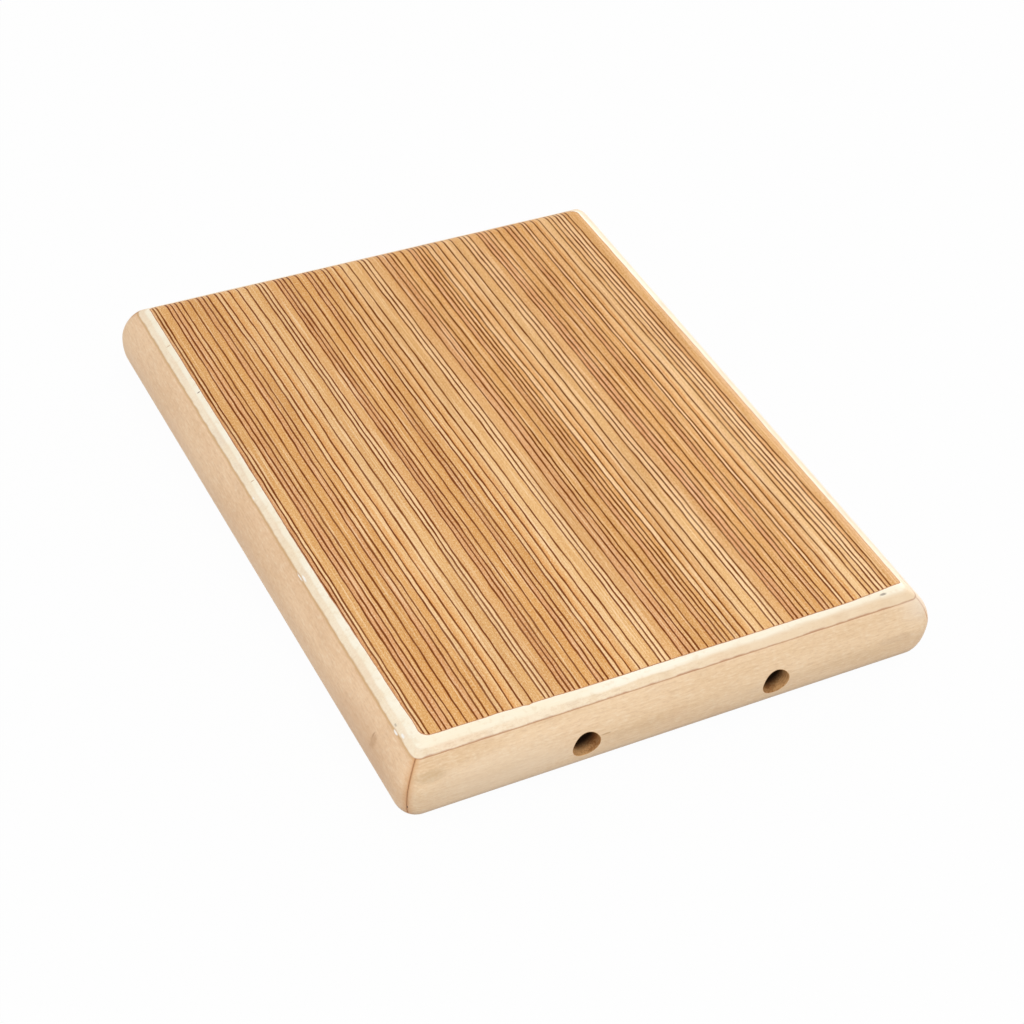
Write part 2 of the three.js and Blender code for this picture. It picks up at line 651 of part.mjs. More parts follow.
function addTuners(body) {
  const ringStart = BRACKET_SHEET + RUNNING_GAP;
  const ringBore = TUNING_SCREW_RADIUS + RUNNING_GAP;
  const washer = flatRing(WASHER_RADIUS, ringBore, -WASHER_THICKNESS, WASHER_THICKNESS);
  const ring = flatRing(RING_RADIUS, ringBore, ringStart, RING_THICKNESS);
  TUNER_X.forEach((x, i) => {
    const tuner = new THREE.Group();
    tuner.position.set(x, -CAVITY_Y, KEY_HOLE_HEIGHT);
    body.add(tuner);
    const side = SIDE_NAMES[i];
    piece(`tuner_bracket_${side}`, tunerBracket(), STEEL, tuner);
    piece(`tuning_screw_${side}`, tuningScrew(), BLACK_STEEL, tuner);
    piece(`thrust_washer_${side}`, washer, STEEL, tuner);
    piece(`retaining_ring_${side}`, ring, STEEL, tuner);
    piece(`string_carriage_${side}`, stringCarriage(), STEEL, tuner, [0, CARRIAGE_REST, 0]);
  });
  bracketScrewPlaces().forEach((place, i) => {
    piece(`tuner_bracket_screw_${i + 1}`, woodScrew(), STEEL, body, place);
  });
}

function addStrings(body) {
  TUNER_X.forEach((x, i) => {
    spread(STRINGS_PER_SET, STRING_PITCH).forEach((dx, number) => {
      const name = `snare_string_${SIDE_NAMES[i]}_${number + 1}`;
      piece(name, snareString(), STRING_STEEL, body, [x + dx, 0, 0]);
    });
    piece(`string_anchor_${SIDE_NAMES[i]}`, stringAnchor(), STEEL, body, [x, CAVITY_Y, ANCHOR_SHELF_TOP]);
  });
  anchorScrewPlaces().forEach((place, i) => {
    piece(`string_anchor_screw_${i + 1}`, facingRear(woodScrew()), STEEL, body, place);
  });
  const bridgePlaces = { front: FRONT_BRIDGE_PLACE - CAVITY_Y, rear: CAVITY_Y - REAR_BRIDGE_PLACE };
  Object.entries(bridgePlaces).forEach(([end, y]) => {
    piece(`string_bridge_${end}`, bridge(), finish(WOOD.beech, 0.6), body, [0, y, BRIDGE_TOP]);
  });
}

const cajon = new THREE.Group();
const body = new THREE.Group();
body.position.z = PAD_THICKNESS;
cajon.add(body);
addFrame(body);
addPlate(body);
addBack(body);
addTuners(body);
addStrings(body);

export default cajon;
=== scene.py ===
import math

import bmesh
import bpy
from mathutils import Matrix, Vector, noise


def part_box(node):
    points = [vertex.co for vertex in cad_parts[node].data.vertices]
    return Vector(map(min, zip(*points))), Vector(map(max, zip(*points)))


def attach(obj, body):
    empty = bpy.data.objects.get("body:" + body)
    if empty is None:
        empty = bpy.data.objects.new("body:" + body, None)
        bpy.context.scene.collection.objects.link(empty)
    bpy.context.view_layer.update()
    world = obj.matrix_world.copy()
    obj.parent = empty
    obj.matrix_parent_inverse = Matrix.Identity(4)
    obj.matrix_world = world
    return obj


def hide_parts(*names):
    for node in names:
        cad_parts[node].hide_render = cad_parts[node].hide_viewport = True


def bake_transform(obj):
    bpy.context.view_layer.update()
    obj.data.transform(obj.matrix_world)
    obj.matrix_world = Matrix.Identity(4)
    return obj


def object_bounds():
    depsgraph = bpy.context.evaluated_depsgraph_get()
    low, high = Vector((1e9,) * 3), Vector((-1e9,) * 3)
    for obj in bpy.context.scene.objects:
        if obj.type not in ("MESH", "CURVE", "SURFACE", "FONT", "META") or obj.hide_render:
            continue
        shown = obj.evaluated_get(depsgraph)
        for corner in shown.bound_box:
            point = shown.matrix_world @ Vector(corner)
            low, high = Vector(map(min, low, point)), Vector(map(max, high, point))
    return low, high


# Lengths are millimetres in the row frame unless a comment says otherwise.
# Heights called h count from the underside of the rails.

MM = 0.001
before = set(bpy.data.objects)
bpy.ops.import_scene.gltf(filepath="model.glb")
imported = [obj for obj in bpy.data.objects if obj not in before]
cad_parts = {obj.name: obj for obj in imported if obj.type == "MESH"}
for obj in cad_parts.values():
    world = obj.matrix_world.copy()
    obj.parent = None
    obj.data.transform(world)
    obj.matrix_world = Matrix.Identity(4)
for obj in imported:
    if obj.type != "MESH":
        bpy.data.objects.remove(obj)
cad_low, cad_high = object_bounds()
high_corner = Vector(cad_high) / MM


def node_box(node):
    """The lowest and highest corners of a CAD node, in millimetres."""
    low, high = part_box(node)
    return low / MM, high / MM


def node_middle(node):
    low, high = node_box(node)
    return (low + high) / 2


# Sizes that the frame gives
HALF_X = high_corner.x
HALF_Y = high_corner.y
BASE = node_box("front_rail")[0].z
SEAM = node_box("front_rail")[1].z - BASE
GLUE_LINE = node_box("tapa_veneer")[0].z - BASE
TOP = high_corner.z - BASE
CAVITY_Y = -node_box("tuner_bracket_left")[0].y
PANEL_LOW, PANEL_HIGH = node_box("back_panel")
PANEL_THICKNESS = PANEL_HIGH.z - PANEL_LOW.z
RAIL_WIDTH = HALF_X - node_box("string_bridge_front")[1].x
RABBET_INSET = HALF_X - PANEL_HIGH.x - 0.3

# The rounded edge, as the solids have it
CORNER_RADIUS = 10.8
CREST_RADIUS = 2.5
WIDEST = 17
TOP_DEPTH = 15
TOP_FULLNESS = 1.665
BOTTOM_DEPTH = 9
BOTTOM_FULLNESS = 2.19
GLUE_GAP = 0.1

# Key holes
KEY_HOLE_X = 43.5
KEY_HOLE_H = 15.7
KEY_HOLE_RADIUS = 6
WINDOW = 9
WINDOW_STEPS = 12
RIM = 0.25


def edge_half(above):
    """Rise, depth and fullness of the rounded edge above or below its widest line."""
    if above:
        return TOP - WIDEST, TOP_DEPTH, TOP_FULLNESS
    return WIDEST, BOTTOM_DEPTH, BOTTOM_FULLNESS


def edge_inset(h):
    """How far the surface lies inside the widest line at a height."""
    rise, depth, fullness = edge_half(h > WIDEST)
    share = min(1.0, abs(h - WIDEST) / rise)
    return depth * (1 - (1 - share**fullness) ** (1 / fullness))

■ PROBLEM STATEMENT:
Set every line of the listing down word for word.

■ EXERCISE ANSWER:
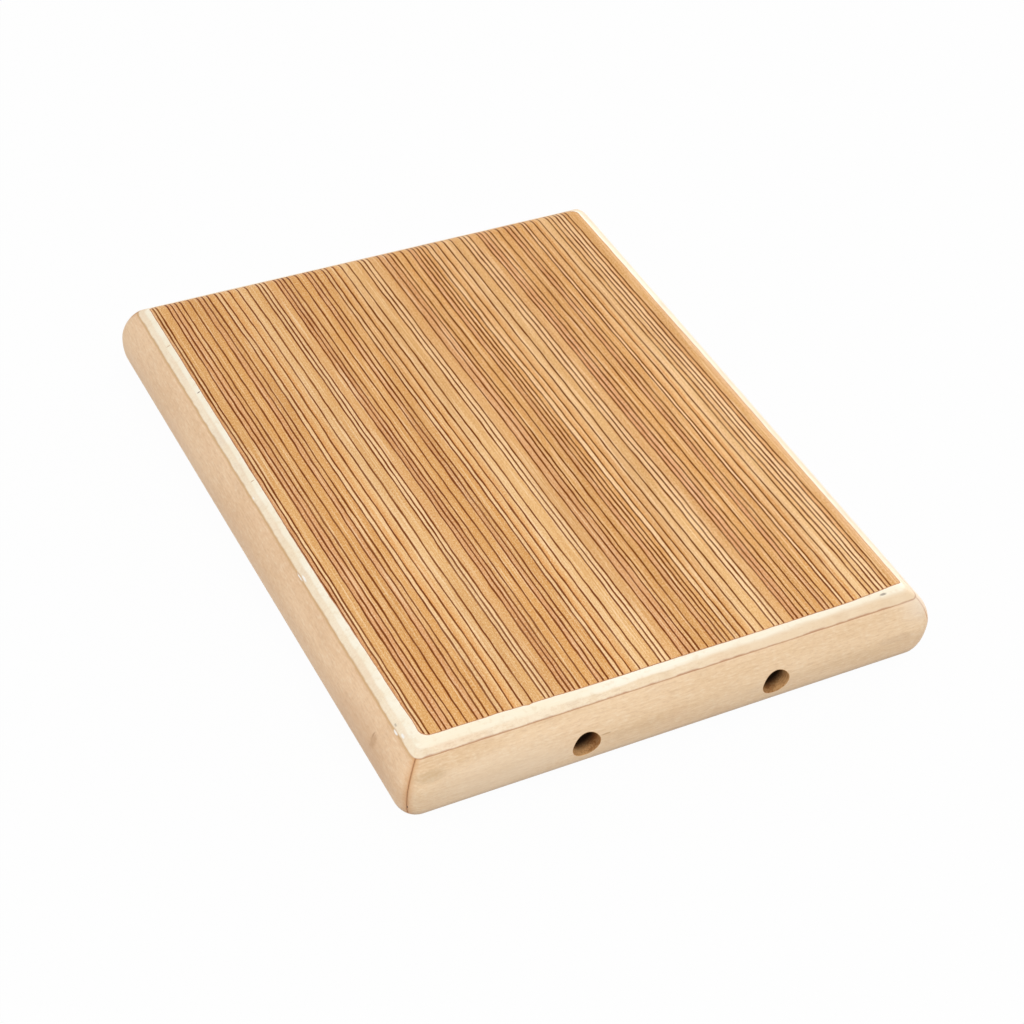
Write part 2 of the three.js and Blender code for this picture. It picks up at line 651 of part.mjs. More parts follow.
function addTuners(body) {
  const ringStart = BRACKET_SHEET + RUNNING_GAP;
  const ringBore = TUNING_SCREW_RADIUS + RUNNING_GAP;
  const washer = flatRing(WASHER_RADIUS, ringBore, -WASHER_THICKNESS, WASHER_THICKNESS);
  const ring = flatRing(RING_RADIUS, ringBore, ringStart, RING_THICKNESS);
  TUNER_X.forEach((x, i) => {
    const tuner = new THREE.Group();
    tuner.position.set(x, -CAVITY_Y, KEY_HOLE_HEIGHT);
    body.add(tuner);
    const side = SIDE_NAMES[i];
    piece(`tuner_bracket_${side}`, tunerBracket(), STEEL, tuner);
    piece(`tuning_screw_${side}`, tuningScrew(), BLACK_STEEL, tuner);
    piece(`thrust_washer_${side}`, washer, STEEL, tuner);
    piece(`retaining_ring_${side}`, ring, STEEL, tuner);
    piece(`string_carriage_${side}`, stringCarriage(), STEEL, tuner, [0, CARRIAGE_REST, 0]);
  });
  bracketScrewPlaces().forEach((place, i) => {
    piece(`tuner_bracket_screw_${i + 1}`, woodScrew(), STEEL, body, place);
  });
}

function addStrings(body) {
  TUNER_X.forEach((x, i) => {
    spread(STRINGS_PER_SET, STRING_PITCH).forEach((dx, number) => {
      const name = `snare_string_${SIDE_NAMES[i]}_${number + 1}`;
      piece(name, snareString(), STRING_STEEL, body, [x + dx, 0, 0]);
    });
    piece(`string_anchor_${SIDE_NAMES[i]}`, stringAnchor(), STEEL, body, [x, CAVITY_Y, ANCHOR_SHELF_TOP]);
  });
  anchorScrewPlaces().forEach((place, i) => {
    piece(`string_anchor_screw_${i + 1}`, facingRear(woodScrew()), STEEL, body, place);
  });
  const bridgePlaces = { front: FRONT_BRIDGE_PLACE - CAVITY_Y, rear: CAVITY_Y - REAR_BRIDGE_PLACE };
  Object.entries(bridgePlaces).forEach(([end, y]) => {
    piece(`string_bridge_${end}`, bridge(), finish(WOOD.beech, 0.6), body, [0, y, BRIDGE_TOP]);
  });
}

const cajon = new THREE.Group();
const body = new THREE.Group();
body.position.z = PAD_THICKNESS;
cajon.add(body);
addFrame(body);
addPlate(body);
addBack(body);
addTuners(body);
addStrings(body);

export default cajon;
=== scene.py ===
import math

import bmesh
import bpy
from mathutils import Matrix, Vector, noise


def part_box(node):
    points = [vertex.co for vertex in cad_parts[node].data.vertices]
    return Vector(map(min, zip(*points))), Vector(map(max, zip(*points)))


def attach(obj, body):
    empty = bpy.data.objects.get("body:" + body)
    if empty is None:
        empty = bpy.data.objects.new("body:" + body, None)
        bpy.context.scene.collection.objects.link(empty)
    bpy.context.view_layer.update()
    world = obj.matrix_world.copy()
    obj.parent = empty
    obj.matrix_parent_inverse = Matrix.Identity(4)
    obj.matrix_world = world
    return obj


def hide_parts(*names):
    for node in names:
        cad_parts[node].hide_render = cad_parts[node].hide_viewport = True


def bake_transform(obj):
    bpy.context.view_layer.update()
    obj.data.transform(obj.matrix_world)
    obj.matrix_world = Matrix.Identity(4)
    return obj


def object_bounds():
    depsgraph = bpy.context.evaluated_depsgraph_get()
    low, high = Vector((1e9,) * 3), Vector((-1e9,) * 3)
    for obj in bpy.context.scene.objects:
        if obj.type not in ("MESH", "CURVE", "SURFACE", "FONT", "META") or obj.hide_render:
            continue
        shown = obj.evaluated_get(depsgraph)
        for corner in shown.bound_box:
            point = shown.matrix_world @ Vector(corner)
            low, high = Vector(map(min, low, point)), Vector(map(max, high, point))
    return low, high


# Lengths are millimetres in the row frame unless a comment says otherwise.
# Heights called h count from the underside of the rails.

MM = 0.001
before = set(bpy.data.objects)
bpy.ops.import_scene.gltf(filepath="model.glb")
imported = [obj for obj in bpy.data.objects if obj not in before]
cad_parts = {obj.name: obj for obj in imported if obj.type == "MESH"}
for obj in cad_parts.values():
    world = obj.matrix_world.copy()
    obj.parent = None
    obj.data.transform(world)
    obj.matrix_world = Matrix.Identity(4)
for obj in imported:
    if obj.type != "MESH":
        bpy.data.objects.remove(obj)
cad_low, cad_high = object_bounds()
high_corner = Vector(cad_high) / MM


def node_box(node):
    """The lowest and highest corners of a CAD node, in millimetres."""
    low, high = part_box(node)
    return low / MM, high / MM


def node_middle(node):
    low, high = node_box(node)
    return (low + high) / 2


# Sizes that the frame gives
HALF_X = high_corner.x
HALF_Y = high_corner.y
BASE = node_box("front_rail")[0].z
SEAM = node_box("front_rail")[1].z - BASE
GLUE_LINE = node_box("tapa_veneer")[0].z - BASE
TOP = high_corner.z - BASE
CAVITY_Y = -node_box("tuner_bracket_left")[0].y
PANEL_LOW, PANEL_HIGH = node_box("back_panel")
PANEL_THICKNESS = PANEL_HIGH.z - PANEL_LOW.z
RAIL_WIDTH = HALF_X - node_box("string_bridge_front")[1].x
RABBET_INSET = HALF_X - PANEL_HIGH.x - 0.3

# The rounded edge, as the solids have it
CORNER_RADIUS = 10.8
CREST_RADIUS = 2.5
WIDEST = 17
TOP_DEPTH = 15
TOP_FULLNESS = 1.665
BOTTOM_DEPTH = 9
BOTTOM_FULLNESS = 2.19
GLUE_GAP = 0.1

# Key holes
KEY_HOLE_X = 43.5
KEY_HOLE_H = 15.7
KEY_HOLE_RADIUS = 6
WINDOW = 9
WINDOW_STEPS = 12
RIM = 0.25


def edge_half(above):
    """Rise, depth and fullness of the rounded edge above or below its widest line."""
    if above:
        return TOP - WIDEST, TOP_DEPTH, TOP_FULLNESS
    return WIDEST, BOTTOM_DEPTH, BOTTOM_FULLNESS


def edge_inset(h):
    """How far the surface lies inside the widest line at a height."""
    rise, depth, fullness = edge_half(h > WIDEST)
    share = min(1.0, abs(h - WIDEST) / rise)
    return depth * (1 - (1 - share**fullness) ** (1 / fullness))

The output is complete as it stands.